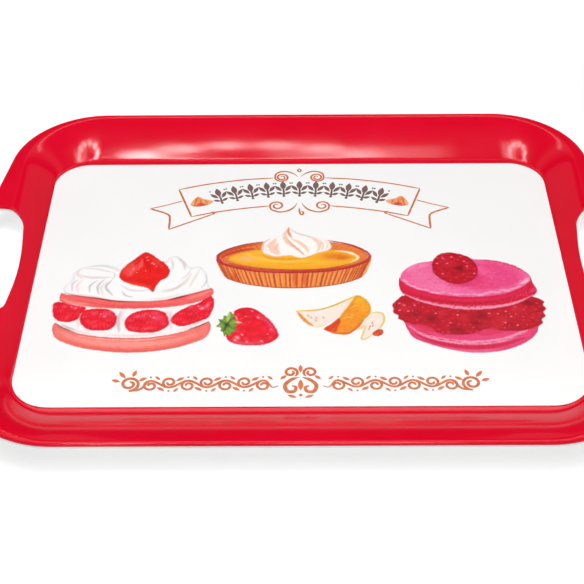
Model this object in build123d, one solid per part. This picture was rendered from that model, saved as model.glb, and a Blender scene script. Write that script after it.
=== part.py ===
from build123d import *
import os

# Promotional serving tray, pressed in two-tone melamine: a white body layer with a moulded foot
# ring, a red top layer bonded over it, and a white decor foil with printed motifs set into the
# floor of the tray. The two handles are slots through the flat ears at the ends.
#
# Frame: +X along the tray, through both handles; +Y away from the user; +Z up.
# The origin is under the middle of the tray, on the surface it stands on. Millimetres.

# ---- driving sizes ----
TRAY_LENGTH = 410.0
TRAY_WIDTH = 280.0
TRAY_HEIGHT = 18.7
FOOT_HEIGHT = 3.0

WHITE_THICKNESS = 1.8
RED_THICKNESS = 1.4
LIP_ROUND = 1.0

FOIL_LENGTH = 295.8
FOIL_WIDTH = 206.5
FOIL_CORNER = 20.8
FOIL_THICKNESS = 0.3
FOIL_RECESS = 0.2
FOIL_GAP = 0.15
INK_THICKNESS = 0.05

# The wall starts at the edge of the flat floor and has eased out into the flat rim at its
# shoulder. Each is a rounded rectangle: half length, half width and corner radius.
FLOOR_EDGE = (149.0, 108.0, 25.0)
SHOULDER = (166.0, 138.0, 50.0)
WALL_EASING = 1.3
WALL_STATIONS = 8

# The rim's outline is a polygon with rounded corners: the tray's corner, the root of the handle
# ear and the tip of the ear. Each is x, y and radius in the quarter where both are positive.
CORNER = (166.1, TRAY_WIDTH / 2, 54.0)
EAR_ROOT = (178.3, 56.0, 10.0)
EAR_TIP = (TRAY_LENGTH / 2, 54.0, 18.0)

# The handle slot is a rounded polygon too, with its inner edge bowed towards the floor.
SLOT_BOW = (155.6, 0.0, 230.0)
SLOT_INNER = (159.8, 45.4, 14.0)
SLOT_OUTER = (184.5, 45.4, 10.5)

RING_LENGTH = 286.0
RING_WIDTH = 202.0
RING_CORNER = 26.0
RING_RIB = 3.5
RING_ROUND = 1.0

# ---- heights that follow ----
WHITE_FLOOR = FOOT_HEIGHT + WHITE_THICKNESS
RED_FLOOR = WHITE_FLOOR + RED_THICKNESS
WALL_RISE = TRAY_HEIGHT - RED_FLOOR
CAP_HEIGHT = 2 * TRAY_HEIGHT
FOIL_BOTTOM = RED_FLOOR - FOIL_RECESS
FOIL_TOP = FOIL_BOTTOM + FOIL_THICKNESS

# An edge touches the plan's wires within this distance, and is level if its direction's upward
# part is under this.
TOUCHING = 0.01
STEEPEST_EDGE = 0.9


# ---- tray shells ----
def rounded_polygon(corners):
    """Face inside a closed polygon whose corners are given as x, y and radius."""
    points = [(x, y) for x, y, radius in corners]
    return make_face(FilletPolyline(*points, radius=[corner[2] for corner in corners], close=True))


def tray_plan():
    """Plan of the tray: the rim's outline with both handle slots cut out of it."""
    right = [CORNER, EAR_ROOT, EAR_TIP]
    right += [(x, -y, radius) for x, y, radius in reversed(right)]
    left = [(-x, y, radius) for x, y, radius in reversed(right)]
    ends = [SLOT_INNER, SLOT_OUTER]
    slot = rounded_polygon([SLOT_BOW] + ends + [(x, -y, radius) for x, y, radius in reversed(ends)])
    return rounded_polygon(right + left) - [slot, mirror(slot, about=Plane.YZ)]


def wall_section(station):
    """Section of the dish at one station, from 0 at the floor's edge to 1 at the shoulder."""
    pairs = zip(FLOOR_EDGE, SHOULDER)
    half_x, half_y, corner = (low + (high - low) * station for low, high in pairs)
    rise = WALL_RISE * (1 - (1 - station) ** WALL_EASING)
    return Pos(0, 0, rise) * RectangleRounded(2 * half_x, 2 * half_y, corner)


PLAN = tray_plan()
DISH = loft([wall_section(station / WALL_STATIONS) for station in range(WALL_STATIONS + 1)])


def under_dish(floor_height):
    """Everything inside the plan and below a dish that stands at the given height."""
    return extrude(PLAN, amount=floor_height + WALL_RISE) - Pos(0, 0, floor_height) * DISH


def over_dish(floor_height):
    """Everything inside the plan, above the same surface and below a high flat cap."""
    return extrude(PLAN, amount=CAP_HEIGHT) - under_dish(floor_height)


def round_edges_along(wire, solid, cap_height):
    """Round the edges that follow one wire of the plan, but not those of the flat cap."""

    def follows_wire(edge):
        middle = edge @ 0.5
        on_wire = wire.distance_to(Vertex(middle.X, middle.Y, 0)) < TOUCHING
        level = abs((edge % 0.5).Z) < STEEPEST_EDGE
        return on_wire and level and abs(middle.Z - cap_height) > TOUCHING

    return fillet(solid.edges().filter_by(follows_wire), LIP_ROUND)


def top_shell():
    """Red top layer, with a shallow recess for the foil."""
    body = under_dish(RED_FLOOR)
    for wire in PLAN.wires():
        body = round_edges_along(wire, body, 0)
    recess = RectangleRounded(FOIL_LENGTH + 2 * FOIL_GAP, FOIL_WIDTH + 2 * FOIL_GAP, FOIL_CORNER)
    return body - under_dish(WHITE_FLOOR) - Pos(0, 0, FOIL_BOTTOM) * extrude(recess, amount=RED_THICKNESS)


def base_shell():
    """White body layer with its foot ring."""
    rim = PLAN.wires().sort_by(SortBy.LENGTH)[-1]
    body = round_edges_along(rim, over_dish(FOOT_HEIGHT), CAP_HEIGHT)
    return (body & under_dish(WHITE_FLOOR)) + foot_ring()


def foot_ring():
    outside = RectangleRounded(RING_LENGTH, RING_WIDTH, RING_CORNER)
    inside = RectangleRounded(RING_LENGTH - 2 * RING_RIB, RING_WIDTH - 2 * RING_RIB, RING_CORNER - RING_RIB)
    ring = extrude(outside - inside, amount=FOOT_HEIGHT + WHITE_THICKNESS / 2)
    return fillet(ring.edges().group_by(Axis.Z)[0], RING_ROUND)


def decor_foil():
    foil = RectangleRounded(FOIL_LENGTH, FOIL_WIDTH, FOIL_CORNER)
    return Pos(0, 0, FOIL_BOTTOM) * extrude(foil, amount=FOIL_THICKNESS)


# ---- printed motifs: films of ink on the foil, as plain outlines ----
def ink(shape):
    return Pos(0, 0, FOIL_TOP) * extrude(shape, amount=INK_THICKNESS)


def blob(*points):
    """Face inside a smooth closed curve through the points."""
    return make_face(Spline(*points, periodic=True))


def ribbon_banner():
    """Arched ribbon with a swallow tail at each end and a scroll crest above and below."""
    ribbon = make_face(
        ThreePointArc((-72.5, 78), (0, 90), (72.5, 78))
        + Line((72.5, 78), (64, 52))
        + ThreePointArc((64, 52), (0, 62.5), (-64, 52))
        + Line((-64, 52), (-72.5, 78))
    )
    tail = make_face(Polyline((69, 67), (88, 60), (76.5, 53), (76.3, 38.5), (51, 54), close=True))
    crests = [Pos(0, 93) * Ellipse(16, 6), Pos(0, 58) * Ellipse(17, 5.5)]
    return ink(Sketch() + [ribbon, tail, mirror(tail, about=Plane.YZ)] + crests)


def strawberry_cake():
    """Two biscuits with fruit between them, cream on top and a strawberry on the cream."""
    body = blob((-132, -44), (-90, -64), (-48, -44), (-47, -22), (-50, -4), (-90, 2), (-130, -4), (-133, -28))
    cream = blob((-128, -12), (-122, 5), (-108, 9), (-90, 0), (-72, 12), (-58, 8), (-52, -10), (-90, -22))
    strawberry = blob((-87.5, 18.5), (-73.5, 4), (-81, -12), (-95, -8), (-101, 0))
    return ink(Sketch() + [body, cream, strawberry])


def cream_tart():
    """Fluted tart case, filled, with a peak of meringue."""
    case = blob((-47.5, 14), (-40, -5), (-4, -13), (32, -5), (40, 14), (-4, 29))
    meringue = blob((-6, 41), (4, 33), (18, 26), (12, 16), (-12, 16), (-21, 25), (-10, 33))
    return ink(Sketch() + [case, meringue])


def raspberry_macaron():
    """Two macaron shells with raspberries between them and one on top."""
    right_side = [(92, 11), (122, 4), (129, -10), (131, -30), (124, -54)]
    left_side = [(96, -65), (64, -56), (51, -30), (55, -8), (62, 4)]
    shells = blob(*right_side, *left_side)
    raspberry = Pos(87, 4.5) * Ellipse(13, 13.5)
    return ink(Sketch() + [shells, raspberry])


def single_strawberry():
    fruit = blob((-31, -28.5), (-18, -40), (-12.5, -52), (-24, -58.5), (-38, -54), (-36, -40))
    leaves = Pos(-39, -42.5) * Ellipse(5.5, 9.5)
    return ink(Sketch() + [fruit, leaves])


def fruit_slices():
    wedge = blob((-2, -32), (10, -30), (31, -20), (38, -30), (34, -44), (24, -50), (12, -47), (5, -43))
    slice_end = blob((42, -33), (45.5, -38), (40, -52), (33, -54.5), (31, -49))
    return ink(Sketch() + [wedge, slice_end])


def scroll_flourish():
    """Row of leafy scrolls below the pastries, around a lozenge in the middle."""
    lozenge = make_face(Polyline((0, -74), (8, -85), (0, -96), (-8, -85), close=True))
    scroll = blob((12, -83), (30, -77), (58, -84), (94, -80), (90, -90), (60, -92), (30, -90), (14, -91))
    return ink(Sketch() + [lozenge, scroll, mirror(scroll, about=Plane.YZ)])


NODES = {
    "base_shell": base_shell,
    "top_shell": top_shell,
    "decor_foil": decor_foil,
    "print_banner": ribbon_banner,
    "print_strawberry_cake": strawberry_cake,
    "print_cream_tart": cream_tart,
    "print_raspberry_macaron": raspberry_macaron,
    "print_strawberry": single_strawberry,
    "print_fruit_slices": fruit_slices,
    "print_flourish": scroll_flourish,
}

os.makedirs("parts", exist_ok=True)
for node, build in NODES.items():
    export_step(build(), f"parts/{node}.step")
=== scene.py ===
import math

import bpy
import numpy as np
from mathutils import Matrix, Vector
from mathutils.geometry import delaunay_2d_cdt
from mathutils.kdtree import KDTree


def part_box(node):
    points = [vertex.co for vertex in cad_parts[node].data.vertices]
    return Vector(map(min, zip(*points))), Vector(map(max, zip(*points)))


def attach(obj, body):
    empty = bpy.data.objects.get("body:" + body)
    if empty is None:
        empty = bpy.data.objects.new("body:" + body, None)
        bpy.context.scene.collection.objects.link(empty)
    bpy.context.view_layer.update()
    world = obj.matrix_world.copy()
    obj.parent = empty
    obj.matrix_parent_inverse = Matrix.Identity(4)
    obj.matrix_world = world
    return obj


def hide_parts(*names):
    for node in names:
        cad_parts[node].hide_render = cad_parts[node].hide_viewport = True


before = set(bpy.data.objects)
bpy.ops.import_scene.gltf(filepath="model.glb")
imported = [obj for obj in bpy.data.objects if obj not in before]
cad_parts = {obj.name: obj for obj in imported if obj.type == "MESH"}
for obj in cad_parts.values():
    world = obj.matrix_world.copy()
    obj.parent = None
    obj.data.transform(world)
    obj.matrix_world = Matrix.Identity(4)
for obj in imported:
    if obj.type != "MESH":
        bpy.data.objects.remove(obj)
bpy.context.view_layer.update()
scene = bpy.context.scene
scene.view_settings.view_transform = "Standard"

# All shapes are worked out in millimetres and turned into metres when a mesh is made.
MM = 0.001


def box_mm(node):
    return [np.array(corner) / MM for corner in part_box(node)]


foil_low, foil_high = box_mm("decor_foil")
red_low, red_high = box_mm("top_shell")
white_high = box_mm("base_shell")[1]

# ---- sizes of the tray ----
FOIL_HALF = foil_high[:2]
FOIL_CORNER = 20.8
FOIL_BOTTOM = foil_low[2]
FOIL_TOP = foil_high[2]
FOIL_PROUD = 0.1
FOIL_ROUND = 0.12
RED_FLOOR = FOIL_TOP - FOIL_PROUD
RED_THICKNESS = red_high[2] - white_high[2]
WALL_RISE = red_high[2] - RED_FLOOR
WHITE_THICKNESS = 1.8
FOOT_HEIGHT = red_low[2] - WHITE_THICKNESS
LIP_ROUND = 1.0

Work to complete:
Search the data above for the word "model", then gather each line in which it appears.

Answer in full:
Model this object in build123d, one solid per part. This picture was rendered from that model, saved as model.glb, and a Blender scene script. Write that script after it.
bpy.ops.import_scene.gltf(filepath="model.glb")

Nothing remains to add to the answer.